My reputation for independence and boldness has waned. I became content with our new lot in life-- the former dog run, which is quite large and well situated. There are fruit bushes, vines, and trees, and room to roam and get away from the others. If I wanted to, I could roost in the trees, but on top of the water box in the coop affords me a comfortable place to repose.
I'm not sure who this sign is for. The dog now leaves us be, but she does sneak in and eat the laying pellets. We still like chicken treats-- whenever the kitchen scraps have a bit of rice, scone, cake, bread, pasta or anything like that, there is heavy competition for it. For some reason the cook throws in a lot of green stuff that just gets in the way of the goodies.
I have managed to influence one of the hens about freedom and independence. Goldie listened to what I had to say, and decided to fly over the fence every single day.

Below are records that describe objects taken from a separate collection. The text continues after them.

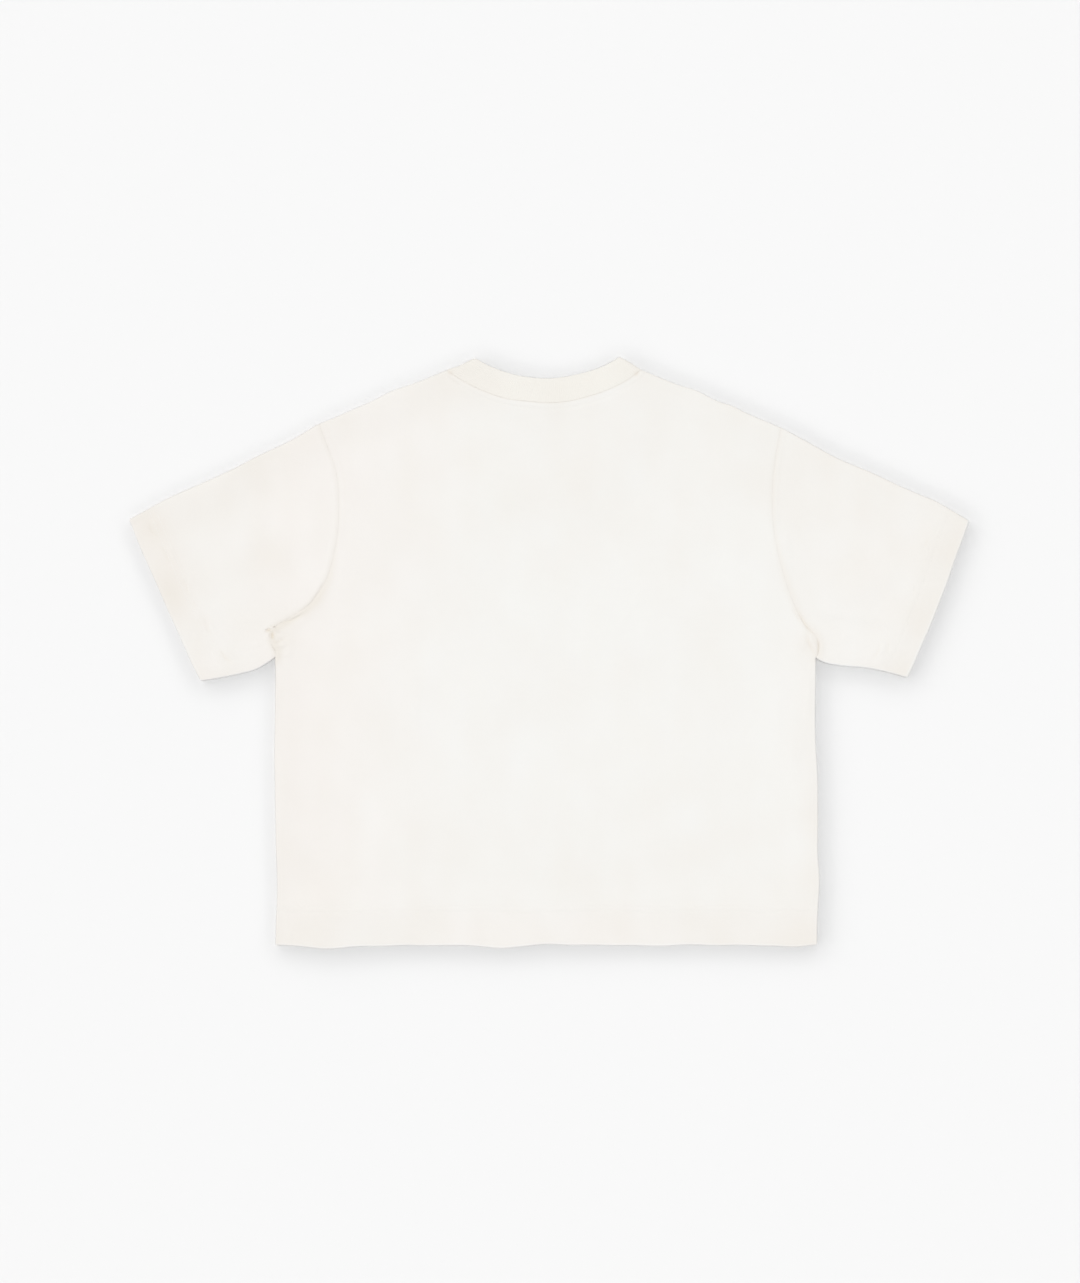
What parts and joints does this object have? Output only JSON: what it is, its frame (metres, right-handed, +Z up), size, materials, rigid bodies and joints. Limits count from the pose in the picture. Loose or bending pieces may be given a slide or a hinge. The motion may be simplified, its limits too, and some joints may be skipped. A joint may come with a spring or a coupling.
{
  "type": "t-shirt",
  "caption": "Plain boxy crew-neck T-shirt with wide short sleeves and a rib collar, lying flat with its back uppermost.",
  "frame": {"origin": "middle of the garment's bounding box, on the surface it lies on", "axes": "+X to the right as seen from above, +Y from the hem to the collar, +Z up out of the cloth's back"},
  "size_m": [0.869, 0.609, 0.0057],
  "materials": {
    "jersey": "matte off-white cotton jersey",
    "rib": "matte off-white cotton rib"
  },
  "bodies": {
    "root": {"back_panel": "jersey", "front_panel": "jersey", "sleeve_left": "jersey", "sleeve_right": "jersey", "collar": "rib"}
  },
  "joints": []
}
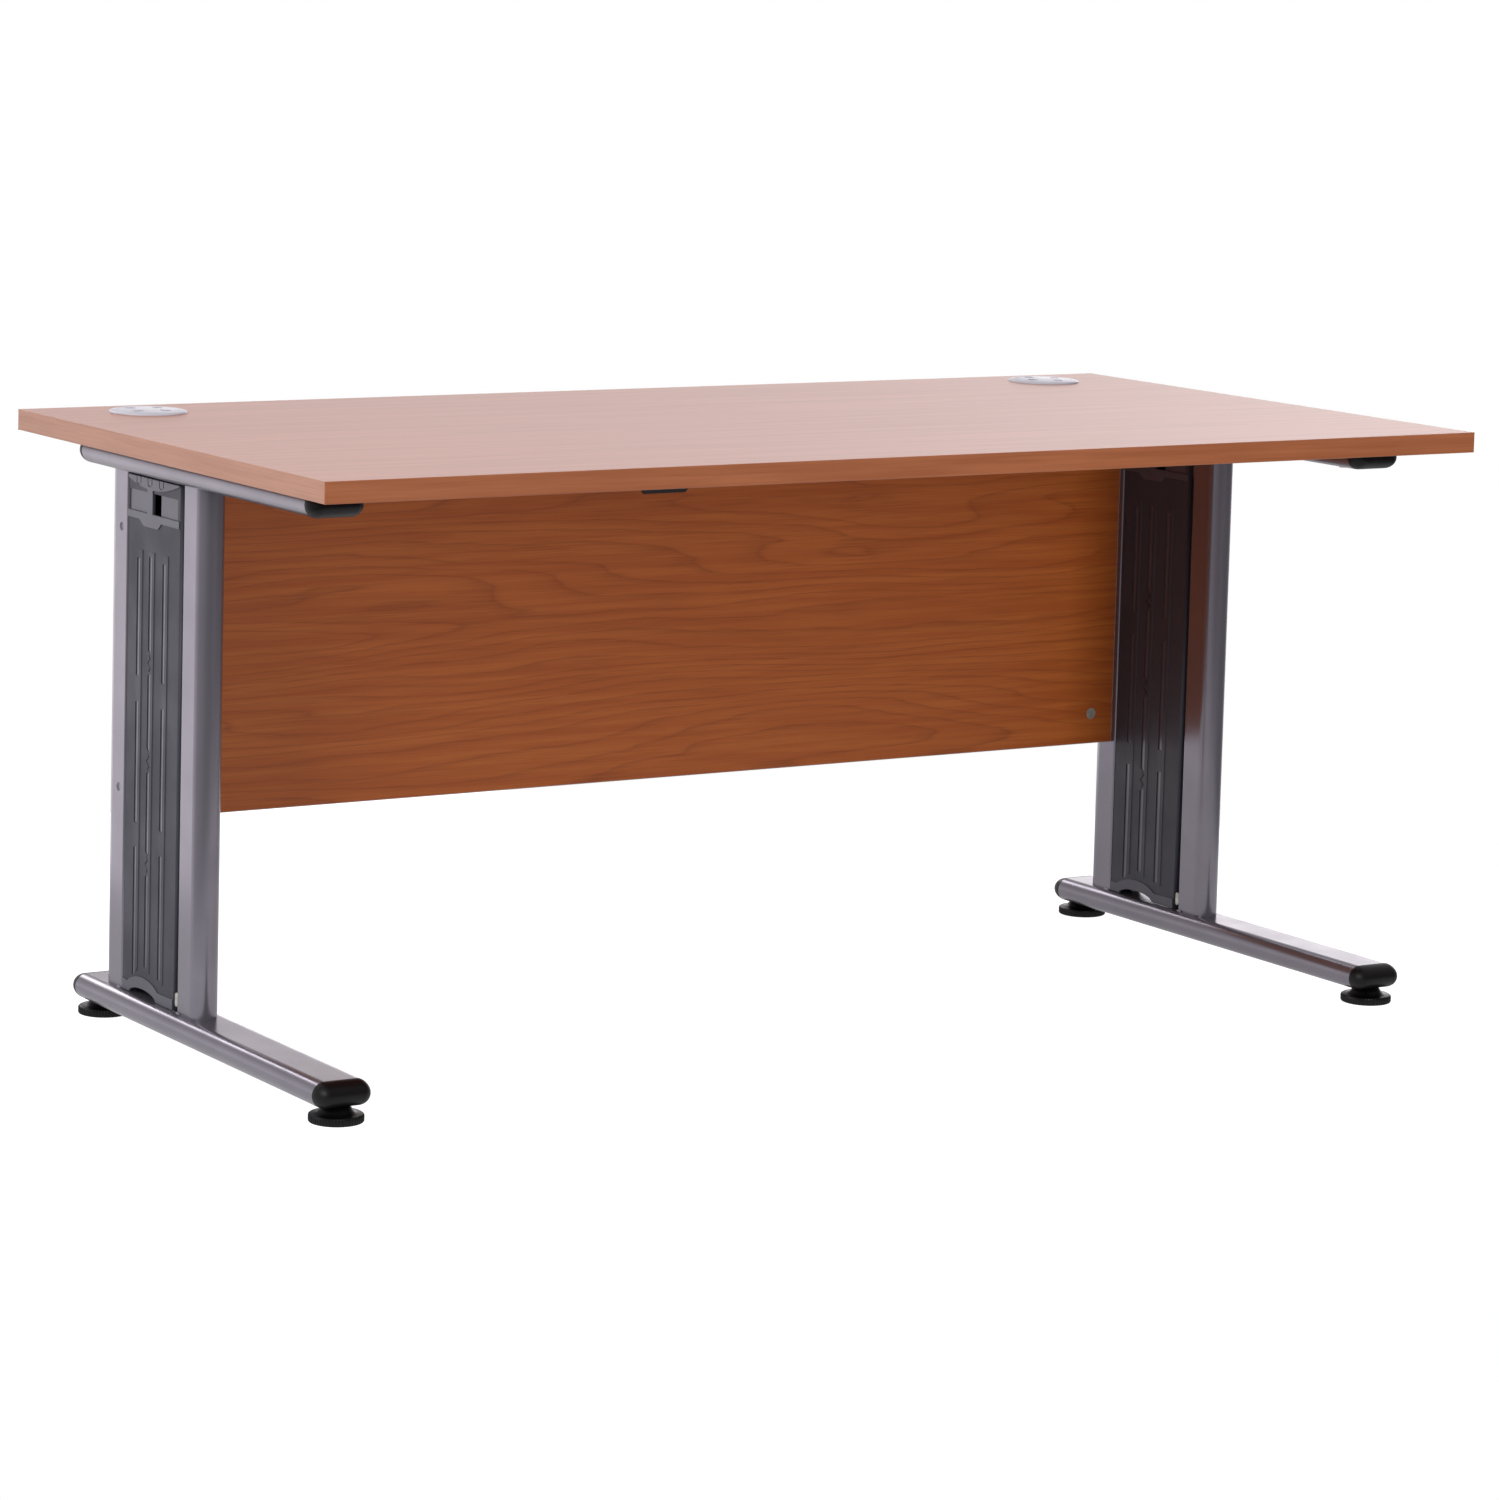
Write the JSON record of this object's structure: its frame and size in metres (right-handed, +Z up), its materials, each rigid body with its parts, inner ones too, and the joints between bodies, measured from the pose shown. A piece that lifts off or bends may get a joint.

She resented her eggs being stolen, and determined to hide her nest. She has done it so successfully; the nest has only been discovered twice. Goldie also has figured out how to stay outdoors all night-- thus she is the early bird that catches the worm in the morning. She has feasted on tomatoes from the garden all summer.
Here I am teaching the others how to get out.
Various people have been assigned to take care of us, feed us, and take our eggs. There have been so many mistakes made by these incompetent and uninterested people who are supposed to be learning "responsibility." Things like forgetting to let us out of the coop until two in the afternoon. In protest, we began making escape tunnels and getting out of the pen. Then when people stopped those up, we protested the taking of our eggs by eating them first. That caused a lot of difficulty. I hear that there is talk of either selling us, or getting 25 more hens to make it "worth it" and to get more eggs. But this is just what little birds tell me.